#### Given data

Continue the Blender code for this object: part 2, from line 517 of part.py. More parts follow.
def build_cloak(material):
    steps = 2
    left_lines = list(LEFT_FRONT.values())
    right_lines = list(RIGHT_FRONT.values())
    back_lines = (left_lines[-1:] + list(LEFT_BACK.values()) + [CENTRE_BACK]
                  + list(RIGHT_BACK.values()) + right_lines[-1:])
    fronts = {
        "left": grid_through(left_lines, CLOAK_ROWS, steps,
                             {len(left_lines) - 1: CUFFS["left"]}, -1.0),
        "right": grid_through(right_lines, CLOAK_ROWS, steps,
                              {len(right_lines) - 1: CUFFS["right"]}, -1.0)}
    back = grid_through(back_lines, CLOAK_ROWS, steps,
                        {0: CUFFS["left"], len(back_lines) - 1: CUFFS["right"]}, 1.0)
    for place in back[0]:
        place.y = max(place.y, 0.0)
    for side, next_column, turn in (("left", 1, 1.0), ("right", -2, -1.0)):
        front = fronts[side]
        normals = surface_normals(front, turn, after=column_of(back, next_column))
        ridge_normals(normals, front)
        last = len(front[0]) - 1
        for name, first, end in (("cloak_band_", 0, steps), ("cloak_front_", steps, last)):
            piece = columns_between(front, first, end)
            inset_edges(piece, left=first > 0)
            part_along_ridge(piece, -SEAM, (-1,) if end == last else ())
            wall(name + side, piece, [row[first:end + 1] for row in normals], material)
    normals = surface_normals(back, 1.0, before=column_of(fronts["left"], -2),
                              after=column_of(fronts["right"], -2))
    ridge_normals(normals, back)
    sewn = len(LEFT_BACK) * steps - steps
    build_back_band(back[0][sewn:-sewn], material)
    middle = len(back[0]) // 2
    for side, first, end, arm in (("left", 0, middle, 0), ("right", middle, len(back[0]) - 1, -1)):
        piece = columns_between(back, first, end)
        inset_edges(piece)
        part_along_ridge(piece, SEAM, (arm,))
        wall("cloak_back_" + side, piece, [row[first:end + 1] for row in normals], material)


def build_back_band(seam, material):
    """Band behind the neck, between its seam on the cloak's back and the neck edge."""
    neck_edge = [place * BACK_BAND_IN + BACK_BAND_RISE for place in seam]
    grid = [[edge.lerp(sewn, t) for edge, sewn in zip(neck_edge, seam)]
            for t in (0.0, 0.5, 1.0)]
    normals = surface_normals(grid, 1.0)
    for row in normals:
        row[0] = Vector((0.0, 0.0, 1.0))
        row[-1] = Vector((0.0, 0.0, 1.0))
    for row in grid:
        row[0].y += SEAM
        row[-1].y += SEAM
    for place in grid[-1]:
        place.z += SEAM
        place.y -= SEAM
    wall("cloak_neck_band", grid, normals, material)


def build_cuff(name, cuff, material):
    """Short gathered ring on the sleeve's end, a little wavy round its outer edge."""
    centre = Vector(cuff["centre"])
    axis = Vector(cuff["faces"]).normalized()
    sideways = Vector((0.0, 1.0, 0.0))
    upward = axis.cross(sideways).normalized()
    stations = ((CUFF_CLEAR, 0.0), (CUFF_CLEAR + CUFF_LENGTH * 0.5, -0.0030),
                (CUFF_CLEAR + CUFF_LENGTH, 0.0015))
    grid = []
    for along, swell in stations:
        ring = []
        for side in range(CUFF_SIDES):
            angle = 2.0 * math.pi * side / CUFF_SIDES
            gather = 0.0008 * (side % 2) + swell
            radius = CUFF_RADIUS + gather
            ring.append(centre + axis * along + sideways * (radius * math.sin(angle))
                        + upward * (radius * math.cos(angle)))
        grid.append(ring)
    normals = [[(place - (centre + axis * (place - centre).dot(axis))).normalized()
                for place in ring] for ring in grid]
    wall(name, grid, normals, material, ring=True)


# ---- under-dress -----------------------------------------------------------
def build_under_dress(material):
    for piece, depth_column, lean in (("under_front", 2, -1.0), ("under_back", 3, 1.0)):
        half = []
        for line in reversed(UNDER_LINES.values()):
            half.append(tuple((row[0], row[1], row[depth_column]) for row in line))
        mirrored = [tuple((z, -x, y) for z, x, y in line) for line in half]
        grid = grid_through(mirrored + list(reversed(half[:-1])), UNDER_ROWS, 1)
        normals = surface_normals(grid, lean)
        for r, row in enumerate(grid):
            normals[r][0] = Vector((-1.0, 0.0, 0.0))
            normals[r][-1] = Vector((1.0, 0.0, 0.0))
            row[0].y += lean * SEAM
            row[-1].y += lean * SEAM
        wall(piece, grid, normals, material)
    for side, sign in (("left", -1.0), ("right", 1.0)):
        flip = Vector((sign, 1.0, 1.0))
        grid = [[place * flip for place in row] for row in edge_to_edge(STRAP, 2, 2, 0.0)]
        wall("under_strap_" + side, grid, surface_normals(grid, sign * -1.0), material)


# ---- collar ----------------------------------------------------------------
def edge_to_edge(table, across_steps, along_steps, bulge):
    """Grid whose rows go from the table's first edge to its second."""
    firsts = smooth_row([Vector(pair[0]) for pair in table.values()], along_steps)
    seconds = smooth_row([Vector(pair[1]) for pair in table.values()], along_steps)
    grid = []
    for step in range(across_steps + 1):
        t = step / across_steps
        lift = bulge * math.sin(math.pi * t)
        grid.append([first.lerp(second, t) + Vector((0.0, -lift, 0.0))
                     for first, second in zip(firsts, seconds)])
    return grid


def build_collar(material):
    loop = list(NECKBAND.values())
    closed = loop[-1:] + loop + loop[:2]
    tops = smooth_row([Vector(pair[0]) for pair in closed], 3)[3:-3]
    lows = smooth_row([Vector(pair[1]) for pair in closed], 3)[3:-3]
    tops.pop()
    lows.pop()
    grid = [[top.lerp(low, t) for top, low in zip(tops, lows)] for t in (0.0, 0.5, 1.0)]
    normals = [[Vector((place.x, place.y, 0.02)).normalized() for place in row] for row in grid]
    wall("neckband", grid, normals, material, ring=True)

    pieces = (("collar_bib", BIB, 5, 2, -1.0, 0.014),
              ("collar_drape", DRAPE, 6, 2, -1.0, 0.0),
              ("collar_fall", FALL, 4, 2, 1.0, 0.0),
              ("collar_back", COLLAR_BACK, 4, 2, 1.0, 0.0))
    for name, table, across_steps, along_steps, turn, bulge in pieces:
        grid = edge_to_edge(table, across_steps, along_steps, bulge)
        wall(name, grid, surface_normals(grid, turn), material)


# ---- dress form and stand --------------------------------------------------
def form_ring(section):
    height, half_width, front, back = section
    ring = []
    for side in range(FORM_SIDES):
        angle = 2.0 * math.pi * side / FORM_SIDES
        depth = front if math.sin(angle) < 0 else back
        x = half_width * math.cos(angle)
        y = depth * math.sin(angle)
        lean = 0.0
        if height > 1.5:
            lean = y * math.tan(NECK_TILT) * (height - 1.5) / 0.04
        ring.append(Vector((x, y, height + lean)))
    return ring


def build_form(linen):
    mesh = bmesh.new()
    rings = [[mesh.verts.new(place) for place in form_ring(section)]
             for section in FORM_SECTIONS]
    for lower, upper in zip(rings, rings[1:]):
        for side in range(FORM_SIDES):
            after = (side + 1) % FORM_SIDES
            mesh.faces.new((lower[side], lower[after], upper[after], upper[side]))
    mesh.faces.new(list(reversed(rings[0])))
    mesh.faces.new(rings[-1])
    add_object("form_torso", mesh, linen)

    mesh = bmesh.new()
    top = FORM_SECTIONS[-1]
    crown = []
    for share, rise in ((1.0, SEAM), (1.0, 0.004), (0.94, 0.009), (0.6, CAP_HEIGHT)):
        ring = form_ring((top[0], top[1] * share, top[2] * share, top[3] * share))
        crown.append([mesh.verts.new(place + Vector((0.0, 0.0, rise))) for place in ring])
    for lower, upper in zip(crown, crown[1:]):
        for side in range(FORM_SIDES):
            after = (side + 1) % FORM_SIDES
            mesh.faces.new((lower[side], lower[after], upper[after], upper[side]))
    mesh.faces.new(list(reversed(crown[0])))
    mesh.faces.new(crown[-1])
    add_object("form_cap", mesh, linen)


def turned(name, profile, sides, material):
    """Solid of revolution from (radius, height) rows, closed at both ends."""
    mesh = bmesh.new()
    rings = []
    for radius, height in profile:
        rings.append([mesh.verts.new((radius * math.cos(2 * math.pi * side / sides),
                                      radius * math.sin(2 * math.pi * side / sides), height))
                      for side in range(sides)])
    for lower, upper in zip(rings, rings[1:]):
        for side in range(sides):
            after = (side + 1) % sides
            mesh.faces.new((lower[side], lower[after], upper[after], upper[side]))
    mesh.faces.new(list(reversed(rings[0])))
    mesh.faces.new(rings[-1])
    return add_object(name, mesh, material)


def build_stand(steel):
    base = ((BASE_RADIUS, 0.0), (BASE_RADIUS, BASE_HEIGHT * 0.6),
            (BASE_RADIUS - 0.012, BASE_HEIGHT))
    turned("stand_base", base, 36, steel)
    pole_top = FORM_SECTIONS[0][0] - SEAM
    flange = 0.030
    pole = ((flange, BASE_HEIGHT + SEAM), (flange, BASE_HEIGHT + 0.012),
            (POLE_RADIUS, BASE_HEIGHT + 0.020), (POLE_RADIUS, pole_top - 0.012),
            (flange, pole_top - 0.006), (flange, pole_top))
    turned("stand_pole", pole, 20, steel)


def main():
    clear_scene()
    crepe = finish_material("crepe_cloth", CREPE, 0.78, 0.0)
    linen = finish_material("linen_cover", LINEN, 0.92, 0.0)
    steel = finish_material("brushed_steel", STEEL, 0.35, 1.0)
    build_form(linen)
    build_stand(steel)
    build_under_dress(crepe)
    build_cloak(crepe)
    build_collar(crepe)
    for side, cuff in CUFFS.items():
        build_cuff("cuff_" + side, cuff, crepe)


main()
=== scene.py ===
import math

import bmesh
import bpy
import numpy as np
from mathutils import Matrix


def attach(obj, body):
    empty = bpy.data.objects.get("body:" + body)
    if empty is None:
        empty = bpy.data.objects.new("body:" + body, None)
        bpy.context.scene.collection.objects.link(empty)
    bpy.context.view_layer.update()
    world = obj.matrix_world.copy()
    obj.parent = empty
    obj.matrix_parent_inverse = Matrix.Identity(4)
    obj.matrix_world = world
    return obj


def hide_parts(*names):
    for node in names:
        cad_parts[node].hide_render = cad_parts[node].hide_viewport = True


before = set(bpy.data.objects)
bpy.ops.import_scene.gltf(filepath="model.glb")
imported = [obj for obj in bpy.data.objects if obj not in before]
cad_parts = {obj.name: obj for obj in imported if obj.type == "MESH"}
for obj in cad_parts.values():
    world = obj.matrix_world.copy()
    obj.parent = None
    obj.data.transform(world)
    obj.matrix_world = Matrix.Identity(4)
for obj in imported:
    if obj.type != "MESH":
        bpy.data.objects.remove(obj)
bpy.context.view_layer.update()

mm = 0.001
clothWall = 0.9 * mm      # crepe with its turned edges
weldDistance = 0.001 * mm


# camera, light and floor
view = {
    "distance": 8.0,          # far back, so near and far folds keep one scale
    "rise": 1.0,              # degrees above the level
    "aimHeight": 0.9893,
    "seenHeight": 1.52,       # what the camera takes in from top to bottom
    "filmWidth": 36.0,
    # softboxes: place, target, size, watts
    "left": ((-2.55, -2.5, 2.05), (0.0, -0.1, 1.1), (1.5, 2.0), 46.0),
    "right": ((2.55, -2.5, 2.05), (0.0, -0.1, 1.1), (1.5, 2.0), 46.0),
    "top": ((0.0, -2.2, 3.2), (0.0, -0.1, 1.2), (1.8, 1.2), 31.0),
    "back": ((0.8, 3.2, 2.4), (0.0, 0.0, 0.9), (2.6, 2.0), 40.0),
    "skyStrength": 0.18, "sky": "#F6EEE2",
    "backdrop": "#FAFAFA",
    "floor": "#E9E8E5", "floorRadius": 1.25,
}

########
#### Given data

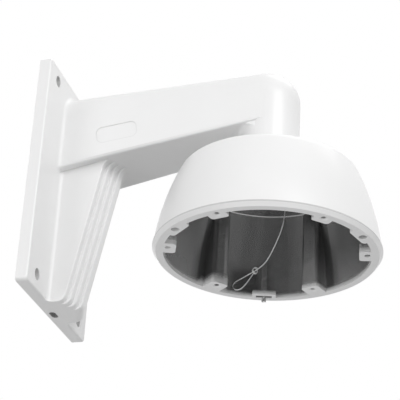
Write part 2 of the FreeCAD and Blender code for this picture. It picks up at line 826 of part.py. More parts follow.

########

Do this:
Produce only the lines from the line containing "LINEN, 0.92, 0.0)" through the line containing "for node in", inclusive of both, exactly as they stand in the entries above.

Written response:
    linen = finish_material("linen_cover", LINEN, 0.92, 0.0)
    steel = finish_material("brushed_steel", STEEL, 0.35, 1.0)
    build_form(linen)
    build_stand(steel)
    build_under_dress(crepe)
    build_cloak(crepe)
    build_collar(crepe)
    for side, cuff in CUFFS.items():
        build_cuff("cuff_" + side, cuff, crepe)


main()
=== scene.py ===
import math

import bmesh
import bpy
import numpy as np
from mathutils import Matrix


def attach(obj, body):
    empty = bpy.data.objects.get("body:" + body)
    if empty is None:
        empty = bpy.data.objects.new("body:" + body, None)
        bpy.context.scene.collection.objects.link(empty)
    bpy.context.view_layer.update()
    world = obj.matrix_world.copy()
    obj.parent = empty
    obj.matrix_parent_inverse = Matrix.Identity(4)
    obj.matrix_world = world
    return obj


def hide_parts(*names):
    for node in names:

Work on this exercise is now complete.